[Rows from a 3D modeling dataset]
● ● ● ● ●

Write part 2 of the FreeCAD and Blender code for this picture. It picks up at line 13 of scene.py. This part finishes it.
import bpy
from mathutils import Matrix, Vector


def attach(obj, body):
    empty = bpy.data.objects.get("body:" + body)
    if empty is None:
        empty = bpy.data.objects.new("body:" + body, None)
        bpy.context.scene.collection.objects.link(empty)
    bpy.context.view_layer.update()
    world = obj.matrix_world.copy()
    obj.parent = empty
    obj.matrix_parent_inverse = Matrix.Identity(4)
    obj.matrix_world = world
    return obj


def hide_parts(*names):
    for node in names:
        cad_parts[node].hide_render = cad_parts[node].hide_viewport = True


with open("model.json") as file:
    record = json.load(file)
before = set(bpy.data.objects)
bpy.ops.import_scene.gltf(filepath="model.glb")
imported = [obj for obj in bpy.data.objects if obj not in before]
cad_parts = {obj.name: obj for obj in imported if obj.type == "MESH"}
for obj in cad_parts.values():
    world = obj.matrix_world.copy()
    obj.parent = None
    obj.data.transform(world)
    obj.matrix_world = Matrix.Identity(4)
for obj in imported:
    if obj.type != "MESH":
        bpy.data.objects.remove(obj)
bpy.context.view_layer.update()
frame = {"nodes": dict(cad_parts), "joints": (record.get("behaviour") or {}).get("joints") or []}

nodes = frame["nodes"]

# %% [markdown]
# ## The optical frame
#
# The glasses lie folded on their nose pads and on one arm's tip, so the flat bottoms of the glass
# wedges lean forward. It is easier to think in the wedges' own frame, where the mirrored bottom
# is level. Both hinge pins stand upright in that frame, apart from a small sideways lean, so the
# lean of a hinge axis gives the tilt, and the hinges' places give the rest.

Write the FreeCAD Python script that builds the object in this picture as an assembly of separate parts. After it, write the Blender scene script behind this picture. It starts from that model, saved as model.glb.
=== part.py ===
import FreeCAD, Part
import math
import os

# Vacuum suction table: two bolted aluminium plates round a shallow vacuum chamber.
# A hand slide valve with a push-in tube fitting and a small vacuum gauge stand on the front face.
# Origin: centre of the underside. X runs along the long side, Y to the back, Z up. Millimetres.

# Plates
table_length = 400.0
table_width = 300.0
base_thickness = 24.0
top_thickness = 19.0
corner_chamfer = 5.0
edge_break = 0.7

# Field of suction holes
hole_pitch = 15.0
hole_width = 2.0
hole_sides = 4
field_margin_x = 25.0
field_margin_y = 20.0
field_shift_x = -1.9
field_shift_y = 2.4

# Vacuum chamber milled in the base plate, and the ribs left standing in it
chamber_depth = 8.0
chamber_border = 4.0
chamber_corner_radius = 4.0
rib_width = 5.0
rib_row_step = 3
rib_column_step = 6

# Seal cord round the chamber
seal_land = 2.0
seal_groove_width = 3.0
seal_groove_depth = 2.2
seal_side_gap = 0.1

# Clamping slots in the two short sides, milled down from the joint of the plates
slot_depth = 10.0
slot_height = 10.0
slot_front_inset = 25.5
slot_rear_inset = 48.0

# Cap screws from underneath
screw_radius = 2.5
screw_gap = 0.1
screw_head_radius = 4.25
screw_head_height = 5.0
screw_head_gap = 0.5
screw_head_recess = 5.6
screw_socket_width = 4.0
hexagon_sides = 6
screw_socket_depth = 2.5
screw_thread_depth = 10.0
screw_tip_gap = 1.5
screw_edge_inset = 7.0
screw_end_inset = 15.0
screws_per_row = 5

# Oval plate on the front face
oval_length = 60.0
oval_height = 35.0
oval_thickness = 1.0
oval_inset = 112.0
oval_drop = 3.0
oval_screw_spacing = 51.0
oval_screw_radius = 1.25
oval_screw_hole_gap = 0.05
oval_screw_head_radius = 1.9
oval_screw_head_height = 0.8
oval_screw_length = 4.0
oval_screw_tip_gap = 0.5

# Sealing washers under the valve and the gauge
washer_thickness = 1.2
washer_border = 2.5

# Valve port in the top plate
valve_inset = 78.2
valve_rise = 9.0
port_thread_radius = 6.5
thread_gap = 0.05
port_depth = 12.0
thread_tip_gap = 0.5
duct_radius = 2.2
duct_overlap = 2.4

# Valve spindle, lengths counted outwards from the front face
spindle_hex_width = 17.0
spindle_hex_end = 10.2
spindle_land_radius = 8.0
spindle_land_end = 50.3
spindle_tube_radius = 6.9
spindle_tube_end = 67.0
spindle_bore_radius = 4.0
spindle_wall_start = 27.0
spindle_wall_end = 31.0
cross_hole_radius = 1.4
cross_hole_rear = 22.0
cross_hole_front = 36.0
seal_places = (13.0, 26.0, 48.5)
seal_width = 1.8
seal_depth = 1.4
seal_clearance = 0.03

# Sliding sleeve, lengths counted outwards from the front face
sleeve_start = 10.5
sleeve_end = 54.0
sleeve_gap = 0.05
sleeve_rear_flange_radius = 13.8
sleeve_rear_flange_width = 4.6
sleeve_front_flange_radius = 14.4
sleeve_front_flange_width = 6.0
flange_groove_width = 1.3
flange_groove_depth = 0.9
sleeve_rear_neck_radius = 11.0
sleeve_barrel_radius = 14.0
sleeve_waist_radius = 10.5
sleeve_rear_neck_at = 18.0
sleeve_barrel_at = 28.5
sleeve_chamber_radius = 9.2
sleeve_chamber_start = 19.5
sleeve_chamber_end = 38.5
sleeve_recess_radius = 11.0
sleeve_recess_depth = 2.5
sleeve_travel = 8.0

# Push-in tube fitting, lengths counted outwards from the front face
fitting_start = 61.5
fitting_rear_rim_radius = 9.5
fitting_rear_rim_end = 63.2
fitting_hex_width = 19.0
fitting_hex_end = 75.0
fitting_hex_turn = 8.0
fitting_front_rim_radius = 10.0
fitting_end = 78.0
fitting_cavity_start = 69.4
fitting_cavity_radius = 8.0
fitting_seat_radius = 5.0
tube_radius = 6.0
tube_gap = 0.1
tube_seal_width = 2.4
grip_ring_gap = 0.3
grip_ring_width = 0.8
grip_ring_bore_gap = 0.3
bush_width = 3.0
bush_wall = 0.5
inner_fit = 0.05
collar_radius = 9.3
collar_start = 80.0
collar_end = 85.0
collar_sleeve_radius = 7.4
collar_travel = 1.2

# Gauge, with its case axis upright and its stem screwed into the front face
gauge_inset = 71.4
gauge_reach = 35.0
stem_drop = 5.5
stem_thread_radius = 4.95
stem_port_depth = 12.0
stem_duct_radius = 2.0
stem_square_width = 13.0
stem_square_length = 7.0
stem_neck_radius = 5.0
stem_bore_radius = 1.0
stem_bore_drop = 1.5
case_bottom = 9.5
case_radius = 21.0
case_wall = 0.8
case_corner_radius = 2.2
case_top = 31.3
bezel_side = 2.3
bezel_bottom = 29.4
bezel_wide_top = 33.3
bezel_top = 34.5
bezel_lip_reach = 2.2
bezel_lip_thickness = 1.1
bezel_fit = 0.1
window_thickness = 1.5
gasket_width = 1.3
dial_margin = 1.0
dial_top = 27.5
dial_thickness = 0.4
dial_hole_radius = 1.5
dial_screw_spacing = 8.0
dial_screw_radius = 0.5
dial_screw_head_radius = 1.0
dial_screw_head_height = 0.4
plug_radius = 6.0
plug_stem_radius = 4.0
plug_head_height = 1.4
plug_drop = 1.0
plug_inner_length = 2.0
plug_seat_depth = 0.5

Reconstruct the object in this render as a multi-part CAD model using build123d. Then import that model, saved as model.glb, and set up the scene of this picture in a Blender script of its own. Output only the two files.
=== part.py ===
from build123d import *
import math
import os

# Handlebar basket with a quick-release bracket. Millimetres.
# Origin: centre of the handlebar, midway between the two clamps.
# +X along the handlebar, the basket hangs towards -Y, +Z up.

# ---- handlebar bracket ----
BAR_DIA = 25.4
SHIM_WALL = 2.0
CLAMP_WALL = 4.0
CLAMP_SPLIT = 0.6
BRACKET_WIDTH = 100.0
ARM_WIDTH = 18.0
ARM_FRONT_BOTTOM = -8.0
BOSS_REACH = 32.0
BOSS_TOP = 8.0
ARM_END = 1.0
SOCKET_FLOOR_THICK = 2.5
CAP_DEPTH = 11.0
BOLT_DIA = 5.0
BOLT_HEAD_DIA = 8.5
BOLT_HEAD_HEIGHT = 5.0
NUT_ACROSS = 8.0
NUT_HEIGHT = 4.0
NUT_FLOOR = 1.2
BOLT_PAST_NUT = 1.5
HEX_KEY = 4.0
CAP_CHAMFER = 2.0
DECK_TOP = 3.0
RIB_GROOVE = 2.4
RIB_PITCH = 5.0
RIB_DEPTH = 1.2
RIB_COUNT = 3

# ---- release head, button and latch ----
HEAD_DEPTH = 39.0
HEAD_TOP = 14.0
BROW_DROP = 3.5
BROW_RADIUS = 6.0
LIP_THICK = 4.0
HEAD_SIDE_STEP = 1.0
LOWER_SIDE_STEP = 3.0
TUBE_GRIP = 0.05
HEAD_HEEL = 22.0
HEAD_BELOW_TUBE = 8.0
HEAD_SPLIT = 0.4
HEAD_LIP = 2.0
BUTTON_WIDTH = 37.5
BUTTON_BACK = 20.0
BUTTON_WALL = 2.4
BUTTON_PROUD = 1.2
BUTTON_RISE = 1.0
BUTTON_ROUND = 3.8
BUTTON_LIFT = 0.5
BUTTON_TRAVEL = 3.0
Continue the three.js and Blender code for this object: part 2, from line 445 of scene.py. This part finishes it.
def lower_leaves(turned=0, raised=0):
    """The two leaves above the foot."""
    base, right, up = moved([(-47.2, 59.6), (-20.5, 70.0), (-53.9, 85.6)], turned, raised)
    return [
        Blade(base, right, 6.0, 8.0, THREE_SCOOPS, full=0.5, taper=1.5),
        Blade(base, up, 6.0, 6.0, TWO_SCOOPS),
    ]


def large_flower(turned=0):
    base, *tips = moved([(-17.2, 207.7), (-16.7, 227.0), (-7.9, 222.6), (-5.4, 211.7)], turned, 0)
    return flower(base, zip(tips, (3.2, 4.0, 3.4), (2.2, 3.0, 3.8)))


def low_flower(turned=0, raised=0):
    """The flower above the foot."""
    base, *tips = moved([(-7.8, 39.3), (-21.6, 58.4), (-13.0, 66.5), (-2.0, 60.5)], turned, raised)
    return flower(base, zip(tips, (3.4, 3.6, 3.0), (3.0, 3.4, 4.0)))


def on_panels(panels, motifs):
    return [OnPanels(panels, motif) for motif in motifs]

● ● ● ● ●

__Exercise aim__. Extract verbatim only those lines that run from the line with "Write the FreeCAD" to the line with "seal_side_gap = 0.1", inclusive.

__Answer to the task__.
Write the FreeCAD Python script that builds the object in this picture as an assembly of separate parts. After it, write the Blender scene script behind this picture. It starts from that model, saved as model.glb.
=== part.py ===
import FreeCAD, Part
import math
import os

# Vacuum suction table: two bolted aluminium plates round a shallow vacuum chamber.
# A hand slide valve with a push-in tube fitting and a small vacuum gauge stand on the front face.
# Origin: centre of the underside. X runs along the long side, Y to the back, Z up. Millimetres.

# Plates
table_length = 400.0
table_width = 300.0
base_thickness = 24.0
top_thickness = 19.0
corner_chamfer = 5.0
edge_break = 0.7

# Field of suction holes
hole_pitch = 15.0
hole_width = 2.0
hole_sides = 4
field_margin_x = 25.0
field_margin_y = 20.0
field_shift_x = -1.9
field_shift_y = 2.4

# Vacuum chamber milled in the base plate, and the ribs left standing in it
chamber_depth = 8.0
chamber_border = 4.0
chamber_corner_radius = 4.0
rib_width = 5.0
rib_row_step = 3
rib_column_step = 6

# Seal cord round the chamber
seal_land = 2.0
seal_groove_width = 3.0
seal_groove_depth = 2.2
seal_side_gap = 0.1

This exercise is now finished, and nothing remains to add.